16. The last question for decision is the legality of the Sessions Judge's order directing are-trial before himself. Here again Section 423 is clear. The power given by that section is to direct a re-trial by a Court of competent jurisdiction subordinate to the appellate Court. The learned Judge admits that his order is contrary to the provisions of Section 423(1)(b). He thinks that the Legislature must have overlooked the possibility of an appeal from the Assistant Sessions Judge to the Sessions Judge and therefore he has taken it on himself to do what he thinks the Legislature ought to have done. The learned Sessions Judge was not justified in violating a clear provision of law on any speculation of his own as to the intention of the Legislature. The learned Judge might possibly have arrived at the result he desired by directing a re-trial before the Assistant Sessions Judge and then transferring the case to his own file under Section 528. In saying that there was no other Court at Allahabad before which a re-trial might have been ordered, the learned Judge has overlooked Notification No. 3958/11-46, dated September 18, 1925, by which powers of an Assistant Sessions Judge were conferred on the Subordinate Judge.
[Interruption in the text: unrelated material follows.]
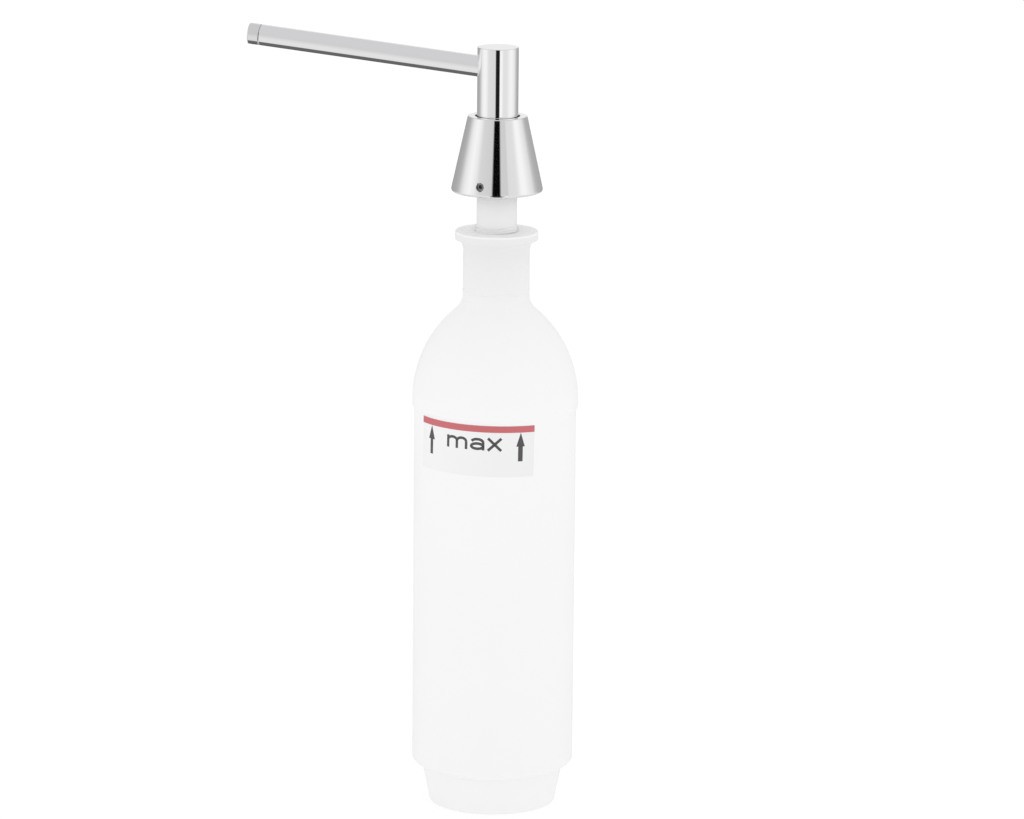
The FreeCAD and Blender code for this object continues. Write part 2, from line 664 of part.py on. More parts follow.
# ---------------------------------------------------------------- head and spout
# The spout pieces are turned about their own axis, then laid along the spout's line.
spout_level = head_top - spout_drop
slope = math.radians(val(spout_rise))
along = V(-math.cos(slope), 0, math.sin(slope))
laid = FreeCAD.Placement(V(0, 0, val(spout_level)),
                         FreeCAD.Rotation(V(0, 1, 0), val(spout_rise) - 90))


def lay(body):
    body.Placement = laid
    body.setExpression("Placement.Base.z", spout_level.text)
    body.setExpression("Placement.Rotation.Angle", "(90 - %s) * 1 deg" % spout_rise.text)
    body.setExpression("Placement.Rotation.Axis.y", "-1")
    doc.recompute()
    return body


def from_axis(distance):
    """The point on the spout's line at this distance from the head's axis."""
    return (along.x * distance, 0, spout_level + along.z * distance)


clip_room_low = clip_level - 0.7
clip_room_top = clip_level + 0.7
socket_radius = neck_of_rod + running_gap
head_body = softened(turned("head_turned", [
    (head_bore, head_low),
    (head_radius, head_low),
    (head_radius, head_top),
    (0, head_top),
    (0, rod_top + 8.5),
    (rod_radius, rod_top + 8.5),
    (rod_radius, rod_top + 0.5),
    (socket_radius, rod_top + 0.5),
    (socket_radius, clip_room_top),
    (neck_of_rod + 1.05, clip_room_top),
    (neck_of_rod + 1.05, clip_room_low),
    (socket_radius, clip_room_low),
    (socket_radius, head_ceiling),
    (head_bore, head_ceiling),
]), [(head_radius, head_top), (head_radius, head_low)], 0.4)
spout_root = 6.5
node("pump_head", cut("pump_head", head_body,
                      cylinder("spout_channel", spout_bore, 20.0, from_axis(0), along),
                      cylinder("spout_seat", spout_radius, 20.0, from_axis(spout_root), along)))

tip_start = spout_reach - tip_length
tube_stop = tip_start - tip_groove
node("spout_tube", lay(softened(ring("spout_tube", spout_bore, spout_radius, spout_root, tube_stop),
                                [(spout_radius, tube_stop)], 0.2)))

tip_bore = spout_bore - 1.0
tip_body = lay(softened(softened(turned("tip_turned", [
    (tip_bore, tip_start - tip_spigot),
    (spout_bore, tip_start - tip_spigot),
    (spout_bore, tip_start),
    (spout_radius, tip_start),
    (spout_radius, spout_reach),
    (0, spout_reach),
    (0, spout_reach - tip_wall),
    (tip_bore, spout_reach - tip_wall),
]), [(spout_radius, spout_reach)], 0.5), [(spout_radius, tip_start)], 0.2))
down = laid.Rotation.multVec(V(-1, 0, 0))
nozzle_at = val(spout_reach) - val(tip_length) / 2
nozzle_radius = 1.7


def on_nozzle_line(distance):
    axis = from_axis(nozzle_at)
    return (axis[0] + down.x * distance, 0, axis[2] + down.z * distance)


node("spout_tip", cut("spout_tip", tip_body,
                      cylinder("nozzle_hole", nozzle_radius, 10.0, on_nozzle_line(0), down)))
node("nozzle_insert", cut("nozzle_insert",
                          cylinder("nozzle_outside", nozzle_radius, spout_radius - tip_bore - 0.1,
                                   on_nozzle_line(val(tip_bore) - 0.1), down),
                          cylinder("nozzle_bore", nozzle_radius - 0.6, 10.0, on_nozzle_line(0), down)))

# ---------------------------------------------------------------- check and write
for name, obj in made.items():
    obj.Label = name
doc.recompute()
for obj in doc.Objects:
    if "Invalid" in obj.State or "Error" in obj.State:
        raise RuntimeError("feature %s failed: %s" % (obj.Name, obj.State))
for name, obj in made.items():
    shape = obj.Shape
    if shape.isNull() or not shape.isValid() or len(shape.Solids) != 1:
        raise RuntimeError("piece %s is not one sound solid" % name)
os.makedirs("parts", exist_ok=True)
for name, obj in made.items():
    obj.Shape.exportStep("parts/%s.step" % name)
print("wrote %d pieces" % len(made))
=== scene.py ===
import math

import bmesh
import bpy
from mathutils import Matrix, Vector


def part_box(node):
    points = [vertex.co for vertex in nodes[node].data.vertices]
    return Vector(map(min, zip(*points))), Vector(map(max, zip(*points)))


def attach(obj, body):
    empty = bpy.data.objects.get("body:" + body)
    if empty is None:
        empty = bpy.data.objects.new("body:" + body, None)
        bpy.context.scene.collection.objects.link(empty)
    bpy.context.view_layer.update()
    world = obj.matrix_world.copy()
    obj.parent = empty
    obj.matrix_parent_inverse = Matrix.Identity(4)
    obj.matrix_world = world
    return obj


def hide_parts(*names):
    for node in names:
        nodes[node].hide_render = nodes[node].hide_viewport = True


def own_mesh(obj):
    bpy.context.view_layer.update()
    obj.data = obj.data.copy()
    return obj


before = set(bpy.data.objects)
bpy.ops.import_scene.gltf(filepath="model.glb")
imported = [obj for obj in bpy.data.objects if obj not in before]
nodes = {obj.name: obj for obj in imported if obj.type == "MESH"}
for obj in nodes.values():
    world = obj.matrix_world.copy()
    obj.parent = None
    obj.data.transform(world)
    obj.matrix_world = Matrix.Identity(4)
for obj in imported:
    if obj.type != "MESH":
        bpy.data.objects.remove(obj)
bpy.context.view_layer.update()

# ---------------------------------------------------------------- camera
# A long lens well away from the pump, looking a little down on it and from its right
# side, so that the spout points left and slightly towards the back.
MM = 0.001
VIEW_TURN, VIEW_HEIGHT, VIEW_ROLL = math.radians(11.6), math.radians(12.4), math.radians(0.53)
VIEW_DISTANCE, VIEW_SIDE, VIEW_LEVEL = 2.75, 8.45 * MM, 201.5 * MM
SENSOR, LENS = 36, 193.4

view_back = Vector((math.sin(VIEW_TURN) * math.cos(VIEW_HEIGHT),
                    -math.cos(VIEW_TURN) * math.cos(VIEW_HEIGHT), math.sin(VIEW_HEIGHT)))
view_right = Vector((math.cos(VIEW_TURN), math.sin(VIEW_TURN), 0))
view_up = view_back.cross(view_right)
camera = bpy.data.objects.new("camera", bpy.data.cameras.new("camera"))
bpy.context.collection.objects.link(camera)
camera.data.sensor_width = SENSOR
camera.data.lens = LENS
camera.data.clip_start, camera.data.clip_end = 0.1, 50
turn = Matrix((view_right, view_up, view_back)).transposed() @ Matrix.Rotation(VIEW_ROLL, 3, "Z")
camera_spot = Vector((0, 0, VIEW_LEVEL)) + view_right * VIEW_SIDE + view_back * VIEW_DISTANCE
camera.matrix_world = Matrix.Translation(camera_spot) @ turn.to_4x4()
bpy.context.scene.camera = camera

# ---------------------------------------------------------------- floor and light
# A pale floor, and a white studio all round. Polished metal sees white screens, a thin
# dark gap between them where the camera stands, and a dimmer room behind.
bpy.context.scene.view_settings.view_transform = "Standard"
bpy.context.scene.view_settings.look = "None"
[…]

17. I cannot, however, find any sufficient reason why the re-trial should not be in the same Court as the original trial. The verdict is the verdict of the jury and not of the Judge, and the Assistant Sessions Judge will have an opportunity as the re-trial of making good the defects in his original summing up. I therefore modify the order of the learned Sessions Judge by directing that the re-trial be in the Court of the Assistant Sessions Judge B. Gauri Prasad before a fresh jury.